Nyoma, Ladakh, April 2017
A difficult terrain and challenging weather conditions should be enough deterrent for most travellers and yet, there are those who will keep visiting this beautiful land. My first visit here in 2011, left me awestruck. I had never seen such sights and had never come across such warmth. My husband and I stayed in a place that was run by Tibetans and as a result we were lucky to witness and participate in the annual celebrations of HH The Dalai Lama’s birthday on 6 July. The celebrations are held in the grounds adjacent to the Photang Monastery in Choglamsar, 11 kms from Leh, which falls on the Leh-Karu road.
A few days later, we stood in silence before the ethereal beauty of the Pangong Tso lake. We spent the night at Pangong Tso ( there are a few options for a night halt) and awoke early the next day to see a very different visage of the lake. To witness the sun rise over this lake and to see this calm lake come to life with every wave that touched its bank was enough to awaken the Spirit. Experiencing this lake, alone, without the milling and excited crowds of the day before, was something that I have internalised forever. For me, this was the true embodiment of the nature of the lake – Strong and Calm, all at the same time.

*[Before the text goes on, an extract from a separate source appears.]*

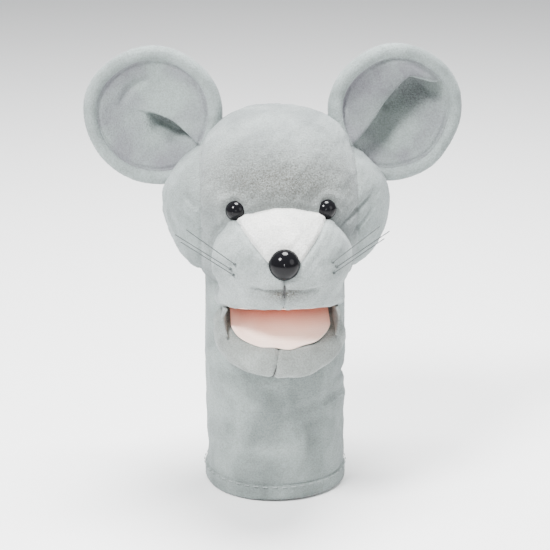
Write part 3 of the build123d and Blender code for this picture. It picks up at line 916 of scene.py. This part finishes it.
# Ears: each a shallow dish of plush, front and back sewn round a thin pad, with a padded roll round
# the edge. The root is pinched together before it is sewn into the crown seam, which folds the dish.
ear_centre = np.array([93.0, 6.0, 298.0])
ear_turn = math.radians(10)
rim_centre, rim_radius, dish_depth = 48.5, 5.5, 11.7
ear_root = np.array([67.44, 6.0, 279.49])
rim_from, rim_to, rim_half_turn = 0.72, 1.28, math.radians(158)


def ear_rule(lean):
    """The rule for one side's ear; root points from its middle to its root, side across that."""
    root = np.array([-lean * 25.56, -18.51]) / 31.56
    side = np.array([-lean * 18.51, 25.56]) / 31.56

    def rule(a, b, c):
        """Draws a ball out into the ear: its top the dish, its middle the rim, its foot the back."""
        part = np.arccos(np.clip(c, -1, 1)) / math.pi * 2
        around = np.arctan2(b, a)
        rim = np.clip((part - rim_from) / 0.56, 0, 1)
        swing = rim_half_turn - rim * 2 * rim_half_turn
        inner = rim_centre + rim_radius * math.cos(rim_half_turn)
        share = np.where(part < 1, part / rim_from, (2 - part) / rim_from)
        on_rim = (part > rim_from) & (part < rim_to)
        rho = np.where(on_rim, rim_centre + rim_radius * np.cos(swing), inner * np.clip(share, 0, 1))
        dish = 2.0 - dish_depth * (1 - (rho / inner) ** 2) - 1.4 * np.exp(-(((rho - inner + 1.2) / 1.5) ** 2))
        thick = 4.0 + 4.5 * ease((inner - rho) / 14)
        flat = np.where(on_rim, rim_radius * np.sin(swing), np.where(part < 1, dish, dish - thick))
        rho = rho * (1 + 0.012 * np.sin(3 * around + lean) + 0.008 * np.sin(5 * around))
        x, y = rho * np.cos(around), rho * np.sin(around)
        away = -(x * root[0] + y * root[1])
        above = x * side[0] + y * side[1]
        if lean < 0:
            crease = 6 - 15 * ease((away + 16) / 42)
            open_to = 14 * ease((away + 36) / 14) * ease((9 - away) / 18)
            amount, high, deep, over, hold = ease((20 - away) / 30), 7.0, 17.0, 3.5, 1
            curl = np.hypot(x, y) - 27
            flat = flat + line(curl, 1.8, 3.0) * ease((around - 1.5) / 0.5) * ease((3.1 - around) / 0.5)
        else:
            crease = 6 + 13 * ease((away + 30) / 55) - 22 * ease((away - 24) / 22)
            open_to = 20 * ease((away + 36) / 22) * ease((46 - away) / 14)
            amount, high, deep, over = ease((50 - away) / 20), 10.0, 19.0, 4.0
            hold = 1 - 0.5 * (above > crease)
        amount = amount * np.maximum(1 - hold * ease((rho - 38) / 8), ease((-away - 16) / 10))
        beyond = above - crease
        front = 0.5 * (1 + np.tanh(beyond / 1.5))
        pocket = (1 - front) * 0.5 * (1 + np.tanh((beyond + open_to) / (3.4 if lean < 0 else 12.0)))
        fold_up = front * high * np.exp(-((beyond / 17) ** 2))
        flat = flat + amount * (fold_up - pocket * deep * (open_to / (open_to + 3)))
        slide = -over * amount * front * np.exp(-((beyond / 9) ** 2))
        x, y = x + slide * side[0], y + slide * side[1]
        flat = flat + 0.8 * ripple(x, y, flat * 0, 34, 51 + lean)
        flat = flat + 0.3 * ripple(x, y, flat * 0, 14, 61 + lean)
        along = np.array([math.cos(ear_turn), lean * math.sin(ear_turn)])
        out = np.array([lean * math.sin(ear_turn), -math.cos(ear_turn)])
        return (
            lean * ear_centre[0] + x * along[0] + flat * out[0],
            ear_centre[1] + x * along[1] + flat * out[1],
            ear_centre[2] + y,
        )

    return rule


# Painted shade: the front plush of the right ear is darkened inside its dish, where the folded flap shades
# it.
right_ear_shade = ((104, 14, 312), (44, 40, 34))
ear_finish = plush(
    "ear_plush_pile", (0.245, 0.285, 0.275), (0.165, 0.165, 0.185), right_ear_shade, (0.06, 0.075, 0.068), lay=30
)
ear_back_finish = plush("ear_back_plush_pile", (0.28, 0.32, 0.315), (0.19, 0.22, 0.215))
for name, lean in (("left", -1), ("right", 1)):
    ear = bmesh.new()
    rings, steps = ((230, 150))
    bmesh.ops.create_uvsphere(ear, u_segments=rings, v_segments=steps, radius=1)
    part_of = ear.verts.layers.float.new("part")
    for vert in ear.verts:
        vert[part_of] = math.acos(max(-1, min(1, vert.co.z))) / math.pi * 2
    mould(ear, ear_rule(lean))
    fuzz(ear, 0.08, 7)
    ear = cut_along(ear, lambda x, y, z: -3.2 - head_depth(x, y, z))
    part_of = ear.verts.layers.float["part"]
    start = np.array([lean * ear_root[0], ear_root[1], ear_root[2]]) / 1000
    end = start + np.array([lean * 0.010, 0, 0.010])
    for part, low, high, slot, finish_of in (
        ("front", -1, rim_from, "ear_plush", ear_finish),
        ("rim", rim_from, rim_to, "grey_plush", ear_back_finish),
        ("back", rim_to, 3, "grey_plush", ear_back_finish),
    ):
        copy = ear.copy()
        layer = copy.verts.layers.float["part"]
        middles = [sum(v[layer] for v in f.verts) / len(f.verts) for f in copy.faces]
        gone = [f for f, middle in zip(copy.faces, middles) if not low < middle <= high]
        bmesh.ops.delete(copy, geom=gone, context="FACES")
        panel = piece(f"{name}_ear_{part}_plush", copy, finish_of, thick=1.8)
        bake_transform(panel, "head", f"{name}_ear", start=start, end=end)
        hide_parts(f"{name}_ear_{part}")
        if part == "front":
            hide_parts(f"{name}_ear_pad")

# Floor, light and camera: a pale floor that fades into a pale studio, with soft light from above and
# in front.
floor = bmesh.new()
bmesh.ops.create_grid(floor, x_segments=2, y_segments=2, size=4000)
paper = bpy.data.materials.new("pale_floor")
paper.use_nodes = True
paper.node_tree.nodes["Principled BSDF"].inputs["Base Color"].default_value = (0.93, 0.93, 0.93, 1)
paper.node_tree.nodes["Principled BSDF"].inputs["Roughness"].default_value = 0.9
piece("floor", floor, paper)

world = bpy.data.worlds.new("studio")
world.use_nodes = True
world.node_tree.nodes["Background"].inputs["Color"].default_value = (0.95, 0.98, 1.0, 1)
world.node_tree.nodes["Background"].inputs["Strength"].default_value = 0.5
bpy.context.scene.world = world
for name, at, size, power in (
    ("key", (-0.9, -0.9, 1.6), 0.5, 85),
    ("fill", (1.3, -0.9, 0.9), 1.0, 9),
    ("top", (0.15, 0.15, 1.8), 0.8, 105),
    ("catch", (-0.06, -1.25, 0.50), 0.10, 2.5),
):
    lamp = bpy.data.lights.new(name, "AREA")
    lamp.shape = "DISK"
    lamp.size = size
    lamp.energy = power
    light = bpy.data.objects.new(name, lamp)
    bpy.context.scene.collection.objects.link(light)
    light.location = at
    aim = np.array([0, 0, 0.2]) - np.array(at)
    light.rotation_euler = (math.atan2(math.hypot(aim[0], aim[1]), -aim[2]), 0, math.atan2(-aim[0], aim[1]))

camera = bpy.data.objects.new("camera", bpy.data.cameras.new("camera"))
bpy.context.scene.collection.objects.link(camera)
camera.data.lens = 107.7
camera.data.sensor_width = 36
tilt, swing, away, aimed_at = math.radians(17.5), math.radians(-3.5), 1.3, 0.170
level = away * math.cos(tilt)
camera.location = (level * math.sin(swing), -level * math.cos(swing), aimed_at + away * math.sin(tilt))
camera.rotation_euler = (math.pi / 2 - tilt, 0, swing)
bpy.context.scene.camera = camera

August 2013, saw us back in Leh and staying with our Tibetan friends. This time, my husband and I, hired a motorcycle and explored Leh with no aim in mind. Since, we’d covered most of the tourist circuit in the previous visit, we had no objective to any of our explorations. It was just wonderful to sit quietly together under the shade of a tree, or in the lunch room or at a restaurant. What we did not know at the time was that we were establishing a strong bond that was going to help us, together, face the next four years and the challenges that our extended family was about to face. Looking back, I feel I drew on these moments many times whenever I felt overwhelmed.
It’s Easter Sunday today. April 16, 2017. I have been in Ladakh for 12 days now. I have had no access to the Internet, no whatsapp and only made sporadic telephone calls. The well-known restaurants and bakeries are not yet open in Leh market, so I have not eaten my share of hot cross buns, easter eggs or easter cake. I am not sure I could have accessed these goodies even if the bakeries had been running full-scale.
Yet, I experience a sense of celebration today.
Yesterday, we spent a wonderful evening with a group of people we had never met before. They welcomed us to their dinner table and into their hearts as if we were long-lost family. I was taken aback by such warmth. In the afternoon, when we were travelling to our present destination, I was waved to by the local Ladakhis – men and women alike who were working in the scorching sun to build roads in an unforgiving mountain side. I waved back, shouting the local greeting ‘Juley’.
Now, as I sit for breakfast, watching the roaring Indus, with the sun shimmering on its teal green waters, pass me by, I am surrounded by wonderment. What makes the people here so welcoming? How are they ever-smiling when they see a stranger? What makes us come back to this land time and time again?
And in this quiet and peaceful setting, the answers come to me. Ladakh is a place for the strong-hearted. You could be a mountaineer, a soldier, a health freak, an intellectual but you will be humbled time and again by the Spirit of this place. You don’t decide in Ladakh…it is this place that decides for you. It decides how easily you fit in when you first reach here, it decides which places you see and what you see at those places. It decides who you meet and what you experience. It even decides how long and how many times you visit. And if you really wish, it will help you experience who you really are.